Exercise: Nothing should be output except the lines from the one containing "at the origin." through the one containing "before = set(bpy.data.objects)", both ends included, each repeated exactly.

Stored data entries:

########

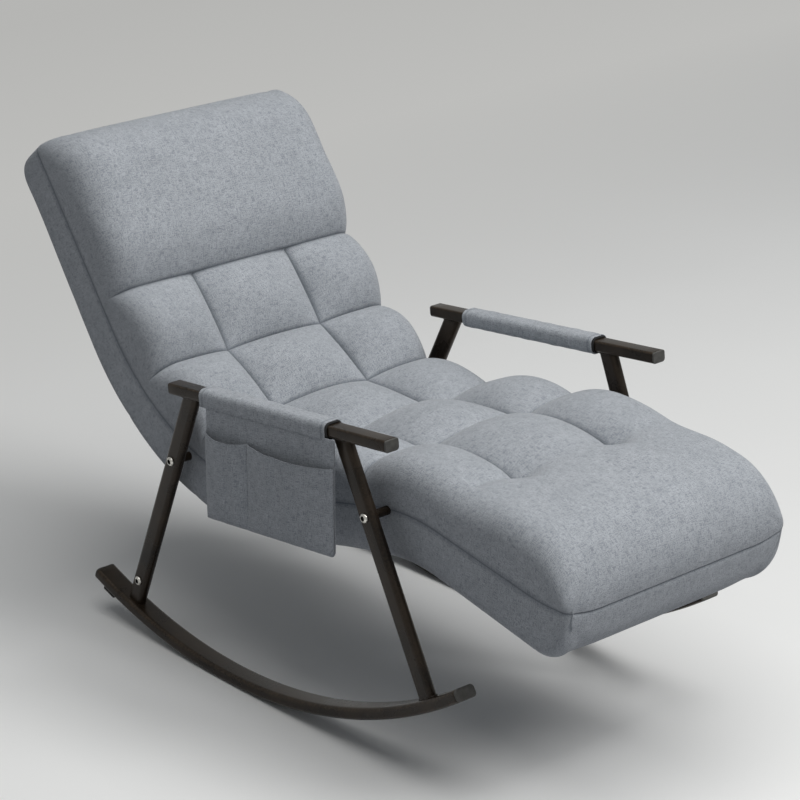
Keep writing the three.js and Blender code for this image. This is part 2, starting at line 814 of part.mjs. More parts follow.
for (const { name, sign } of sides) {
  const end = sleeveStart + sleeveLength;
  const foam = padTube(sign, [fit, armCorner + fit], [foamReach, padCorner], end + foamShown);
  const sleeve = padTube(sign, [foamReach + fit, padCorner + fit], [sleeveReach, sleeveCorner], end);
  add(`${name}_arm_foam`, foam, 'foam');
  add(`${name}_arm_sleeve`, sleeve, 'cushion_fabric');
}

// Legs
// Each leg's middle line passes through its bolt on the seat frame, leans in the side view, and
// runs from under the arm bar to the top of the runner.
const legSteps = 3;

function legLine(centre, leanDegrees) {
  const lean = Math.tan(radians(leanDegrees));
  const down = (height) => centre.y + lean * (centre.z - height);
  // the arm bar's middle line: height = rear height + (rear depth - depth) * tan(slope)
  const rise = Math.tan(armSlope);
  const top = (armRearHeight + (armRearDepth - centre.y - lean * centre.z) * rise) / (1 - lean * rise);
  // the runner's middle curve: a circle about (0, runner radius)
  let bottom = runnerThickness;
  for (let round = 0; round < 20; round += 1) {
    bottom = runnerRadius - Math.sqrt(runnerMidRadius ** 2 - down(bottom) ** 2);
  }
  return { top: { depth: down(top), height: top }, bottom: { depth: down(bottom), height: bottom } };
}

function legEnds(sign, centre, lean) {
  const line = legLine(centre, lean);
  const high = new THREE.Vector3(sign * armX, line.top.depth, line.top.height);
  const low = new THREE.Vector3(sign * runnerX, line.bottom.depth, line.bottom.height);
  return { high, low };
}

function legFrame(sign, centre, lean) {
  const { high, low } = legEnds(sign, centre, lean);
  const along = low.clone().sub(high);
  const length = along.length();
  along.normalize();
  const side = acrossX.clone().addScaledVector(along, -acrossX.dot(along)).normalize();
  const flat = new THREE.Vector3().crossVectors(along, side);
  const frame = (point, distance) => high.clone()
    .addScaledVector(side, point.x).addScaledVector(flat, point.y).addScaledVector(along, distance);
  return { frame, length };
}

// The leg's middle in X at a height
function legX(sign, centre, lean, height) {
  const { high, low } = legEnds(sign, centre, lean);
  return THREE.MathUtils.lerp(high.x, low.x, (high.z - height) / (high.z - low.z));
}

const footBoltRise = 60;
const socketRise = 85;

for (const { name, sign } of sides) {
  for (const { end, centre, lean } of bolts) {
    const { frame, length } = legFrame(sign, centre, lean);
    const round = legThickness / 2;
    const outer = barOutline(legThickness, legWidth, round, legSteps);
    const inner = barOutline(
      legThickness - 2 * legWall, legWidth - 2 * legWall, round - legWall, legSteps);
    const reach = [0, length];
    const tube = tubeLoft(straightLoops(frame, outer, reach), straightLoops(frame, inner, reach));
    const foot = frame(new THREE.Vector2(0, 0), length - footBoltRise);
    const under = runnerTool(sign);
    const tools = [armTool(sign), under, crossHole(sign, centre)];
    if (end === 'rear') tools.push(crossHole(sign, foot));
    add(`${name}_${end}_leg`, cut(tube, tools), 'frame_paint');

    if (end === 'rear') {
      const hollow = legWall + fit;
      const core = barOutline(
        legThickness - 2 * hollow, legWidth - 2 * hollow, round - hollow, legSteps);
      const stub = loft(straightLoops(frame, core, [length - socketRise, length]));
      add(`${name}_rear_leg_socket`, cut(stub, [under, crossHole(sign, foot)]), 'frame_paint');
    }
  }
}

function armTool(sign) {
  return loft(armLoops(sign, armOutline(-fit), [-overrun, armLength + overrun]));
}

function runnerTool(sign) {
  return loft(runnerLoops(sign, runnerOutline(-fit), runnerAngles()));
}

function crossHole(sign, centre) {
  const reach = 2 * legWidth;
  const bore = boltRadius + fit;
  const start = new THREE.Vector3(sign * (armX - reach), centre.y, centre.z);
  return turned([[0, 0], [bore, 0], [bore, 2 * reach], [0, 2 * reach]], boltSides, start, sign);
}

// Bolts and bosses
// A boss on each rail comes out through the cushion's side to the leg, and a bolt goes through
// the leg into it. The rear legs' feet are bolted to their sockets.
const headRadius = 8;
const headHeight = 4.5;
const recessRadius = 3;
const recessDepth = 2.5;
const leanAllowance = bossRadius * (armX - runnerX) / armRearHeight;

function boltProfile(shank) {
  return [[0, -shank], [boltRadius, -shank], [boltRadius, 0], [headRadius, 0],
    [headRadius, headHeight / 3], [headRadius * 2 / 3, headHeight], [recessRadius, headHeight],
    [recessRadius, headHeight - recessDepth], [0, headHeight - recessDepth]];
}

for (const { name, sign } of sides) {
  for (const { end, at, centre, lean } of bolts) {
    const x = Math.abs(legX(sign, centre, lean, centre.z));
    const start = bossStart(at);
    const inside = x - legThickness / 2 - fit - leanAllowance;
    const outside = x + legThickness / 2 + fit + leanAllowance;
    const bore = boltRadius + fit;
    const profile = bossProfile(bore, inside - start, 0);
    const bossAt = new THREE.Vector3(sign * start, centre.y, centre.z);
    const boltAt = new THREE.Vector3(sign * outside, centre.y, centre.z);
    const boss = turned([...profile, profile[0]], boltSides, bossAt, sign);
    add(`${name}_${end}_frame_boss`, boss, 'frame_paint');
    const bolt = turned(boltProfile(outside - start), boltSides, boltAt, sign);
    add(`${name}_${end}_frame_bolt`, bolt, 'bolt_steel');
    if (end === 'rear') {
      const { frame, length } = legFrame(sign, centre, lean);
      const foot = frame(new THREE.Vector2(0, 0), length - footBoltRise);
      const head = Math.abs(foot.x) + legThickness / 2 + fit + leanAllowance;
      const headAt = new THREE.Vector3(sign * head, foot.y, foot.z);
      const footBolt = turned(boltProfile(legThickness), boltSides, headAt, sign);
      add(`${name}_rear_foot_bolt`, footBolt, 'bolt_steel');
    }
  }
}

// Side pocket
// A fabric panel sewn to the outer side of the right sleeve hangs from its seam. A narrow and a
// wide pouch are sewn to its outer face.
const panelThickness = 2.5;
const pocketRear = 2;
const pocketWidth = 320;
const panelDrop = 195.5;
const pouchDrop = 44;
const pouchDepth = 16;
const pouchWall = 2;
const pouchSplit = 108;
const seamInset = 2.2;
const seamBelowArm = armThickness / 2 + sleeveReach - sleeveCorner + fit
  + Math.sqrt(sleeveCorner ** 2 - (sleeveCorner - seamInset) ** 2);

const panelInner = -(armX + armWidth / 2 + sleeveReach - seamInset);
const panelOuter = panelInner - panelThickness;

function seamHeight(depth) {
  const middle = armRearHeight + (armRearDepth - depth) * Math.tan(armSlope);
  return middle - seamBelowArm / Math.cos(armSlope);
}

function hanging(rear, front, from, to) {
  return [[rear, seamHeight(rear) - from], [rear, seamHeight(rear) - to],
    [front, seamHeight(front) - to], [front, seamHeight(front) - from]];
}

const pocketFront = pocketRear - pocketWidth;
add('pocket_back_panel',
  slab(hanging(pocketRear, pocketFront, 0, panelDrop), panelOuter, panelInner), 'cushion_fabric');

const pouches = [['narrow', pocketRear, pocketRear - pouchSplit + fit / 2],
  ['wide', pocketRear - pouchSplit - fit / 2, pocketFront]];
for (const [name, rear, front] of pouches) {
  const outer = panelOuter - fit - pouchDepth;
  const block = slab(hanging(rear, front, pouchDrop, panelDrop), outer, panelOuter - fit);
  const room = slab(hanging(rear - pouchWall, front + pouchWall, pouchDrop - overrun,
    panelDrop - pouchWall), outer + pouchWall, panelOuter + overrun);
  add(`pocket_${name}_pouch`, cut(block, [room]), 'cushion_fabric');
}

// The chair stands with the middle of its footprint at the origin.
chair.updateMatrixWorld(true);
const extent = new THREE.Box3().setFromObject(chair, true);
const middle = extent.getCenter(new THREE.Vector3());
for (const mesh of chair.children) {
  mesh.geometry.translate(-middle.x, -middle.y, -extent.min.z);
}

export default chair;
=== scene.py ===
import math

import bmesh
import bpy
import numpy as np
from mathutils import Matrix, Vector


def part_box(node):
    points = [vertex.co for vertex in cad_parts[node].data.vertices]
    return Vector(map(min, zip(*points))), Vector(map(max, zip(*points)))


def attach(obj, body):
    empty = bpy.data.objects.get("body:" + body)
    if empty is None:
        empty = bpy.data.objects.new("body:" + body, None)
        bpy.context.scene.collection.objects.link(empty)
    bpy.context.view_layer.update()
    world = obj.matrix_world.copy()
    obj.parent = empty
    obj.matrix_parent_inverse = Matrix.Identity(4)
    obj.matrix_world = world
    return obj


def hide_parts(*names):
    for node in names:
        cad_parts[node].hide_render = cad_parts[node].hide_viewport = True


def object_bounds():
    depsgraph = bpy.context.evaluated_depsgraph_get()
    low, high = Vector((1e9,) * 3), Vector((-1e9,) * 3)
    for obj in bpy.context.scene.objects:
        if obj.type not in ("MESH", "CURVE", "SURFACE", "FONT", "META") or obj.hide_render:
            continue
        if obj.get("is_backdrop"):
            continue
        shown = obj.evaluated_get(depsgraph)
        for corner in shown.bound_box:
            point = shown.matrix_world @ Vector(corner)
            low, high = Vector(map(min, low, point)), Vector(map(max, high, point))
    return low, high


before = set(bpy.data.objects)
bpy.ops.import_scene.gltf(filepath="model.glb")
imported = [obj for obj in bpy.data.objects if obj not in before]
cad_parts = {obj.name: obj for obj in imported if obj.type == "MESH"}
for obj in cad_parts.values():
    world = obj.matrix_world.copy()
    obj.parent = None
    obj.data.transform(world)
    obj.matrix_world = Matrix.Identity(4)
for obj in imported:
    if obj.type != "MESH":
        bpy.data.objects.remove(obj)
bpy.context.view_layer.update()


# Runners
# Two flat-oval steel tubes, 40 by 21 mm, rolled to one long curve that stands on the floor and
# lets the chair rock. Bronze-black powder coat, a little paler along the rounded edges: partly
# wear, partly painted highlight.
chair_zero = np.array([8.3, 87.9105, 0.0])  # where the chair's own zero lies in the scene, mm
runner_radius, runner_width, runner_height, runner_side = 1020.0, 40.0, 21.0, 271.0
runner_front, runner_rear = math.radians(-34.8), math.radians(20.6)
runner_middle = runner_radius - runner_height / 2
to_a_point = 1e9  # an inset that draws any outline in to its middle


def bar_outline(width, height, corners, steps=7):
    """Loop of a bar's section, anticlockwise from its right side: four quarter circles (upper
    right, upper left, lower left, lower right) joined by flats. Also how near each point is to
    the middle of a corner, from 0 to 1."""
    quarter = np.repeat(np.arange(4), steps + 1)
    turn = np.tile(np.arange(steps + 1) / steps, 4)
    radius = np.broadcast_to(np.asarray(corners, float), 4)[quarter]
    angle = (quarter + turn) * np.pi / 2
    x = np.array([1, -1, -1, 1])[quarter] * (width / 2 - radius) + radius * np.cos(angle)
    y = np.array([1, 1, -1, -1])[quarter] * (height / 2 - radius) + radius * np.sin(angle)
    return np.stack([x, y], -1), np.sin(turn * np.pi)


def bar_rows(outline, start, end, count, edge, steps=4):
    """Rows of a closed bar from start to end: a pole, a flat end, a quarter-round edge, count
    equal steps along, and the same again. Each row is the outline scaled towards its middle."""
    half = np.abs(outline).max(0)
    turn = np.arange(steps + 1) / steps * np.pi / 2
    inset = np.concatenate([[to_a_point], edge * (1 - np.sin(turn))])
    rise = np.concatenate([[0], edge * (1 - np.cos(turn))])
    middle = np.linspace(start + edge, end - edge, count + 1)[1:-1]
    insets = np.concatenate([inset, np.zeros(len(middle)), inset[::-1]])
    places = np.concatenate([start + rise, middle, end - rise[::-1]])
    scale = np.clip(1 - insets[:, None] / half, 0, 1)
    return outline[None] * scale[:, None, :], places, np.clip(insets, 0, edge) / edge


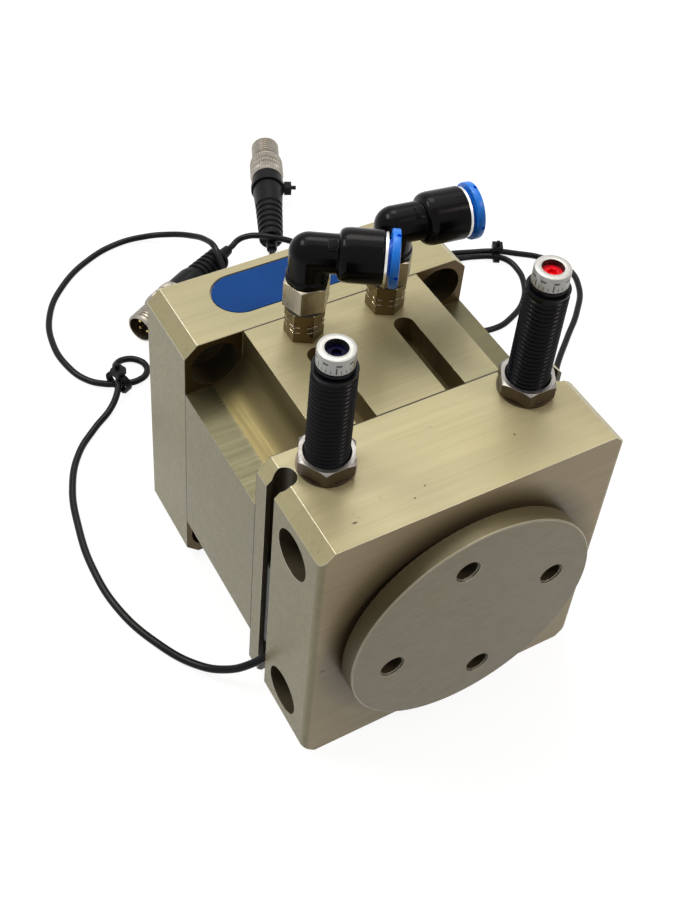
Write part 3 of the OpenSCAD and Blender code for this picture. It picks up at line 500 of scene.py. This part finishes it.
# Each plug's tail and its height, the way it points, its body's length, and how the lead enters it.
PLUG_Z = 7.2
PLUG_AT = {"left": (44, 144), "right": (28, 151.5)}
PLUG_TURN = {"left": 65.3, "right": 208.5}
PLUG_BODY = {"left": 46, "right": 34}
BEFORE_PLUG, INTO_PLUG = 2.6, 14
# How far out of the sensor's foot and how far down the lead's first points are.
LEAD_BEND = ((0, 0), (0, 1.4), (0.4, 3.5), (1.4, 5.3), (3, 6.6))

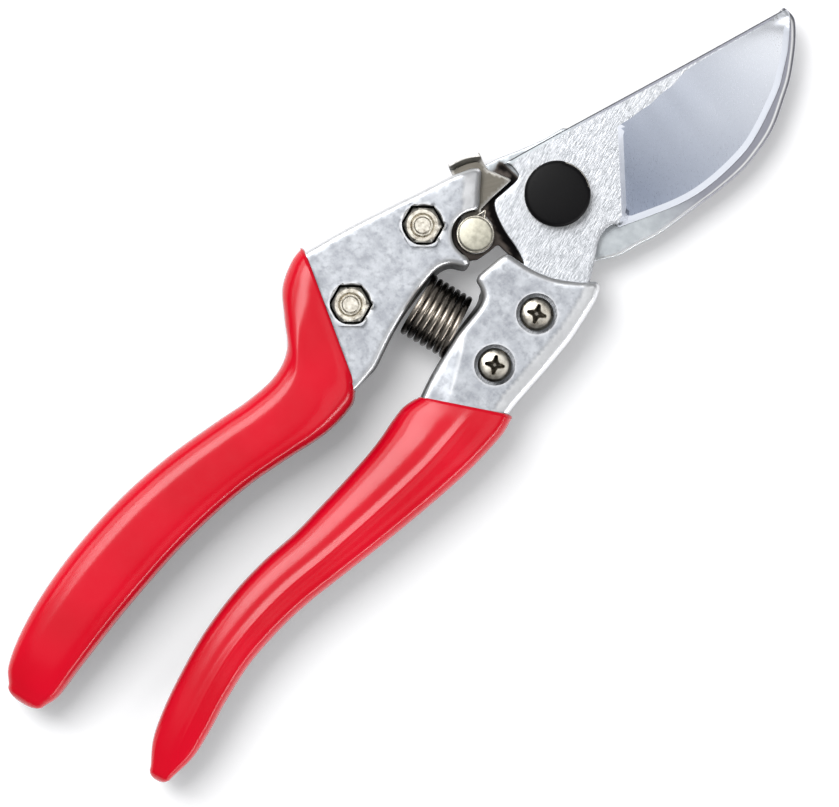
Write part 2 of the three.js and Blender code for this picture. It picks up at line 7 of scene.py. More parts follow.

########

Answer below:
// The chair stands with the middle of its footprint at the origin.
chair.updateMatrixWorld(true);
const extent = new THREE.Box3().setFromObject(chair, true);
const middle = extent.getCenter(new THREE.Vector3());
for (const mesh of chair.children) {
  mesh.geometry.translate(-middle.x, -middle.y, -extent.min.z);
}

export default chair;
=== scene.py ===
import math

import bmesh
import bpy
import numpy as np
from mathutils import Matrix, Vector


def part_box(node):
    points = [vertex.co for vertex in cad_parts[node].data.vertices]
    return Vector(map(min, zip(*points))), Vector(map(max, zip(*points)))


def attach(obj, body):
    empty = bpy.data.objects.get("body:" + body)
    if empty is None:
        empty = bpy.data.objects.new("body:" + body, None)
        bpy.context.scene.collection.objects.link(empty)
    bpy.context.view_layer.update()
    world = obj.matrix_world.copy()
    obj.parent = empty
    obj.matrix_parent_inverse = Matrix.Identity(4)
    obj.matrix_world = world
    return obj


def hide_parts(*names):
    for node in names:
        cad_parts[node].hide_render = cad_parts[node].hide_viewport = True


def object_bounds():
    depsgraph = bpy.context.evaluated_depsgraph_get()
    low, high = Vector((1e9,) * 3), Vector((-1e9,) * 3)
    for obj in bpy.context.scene.objects:
        if obj.type not in ("MESH", "CURVE", "SURFACE", "FONT", "META") or obj.hide_render:
            continue
        if obj.get("is_backdrop"):
            continue
        shown = obj.evaluated_get(depsgraph)
        for corner in shown.bound_box:
            point = shown.matrix_world @ Vector(corner)
            low, high = Vector(map(min, low, point)), Vector(map(max, high, point))
    return low, high


before = set(bpy.data.objects)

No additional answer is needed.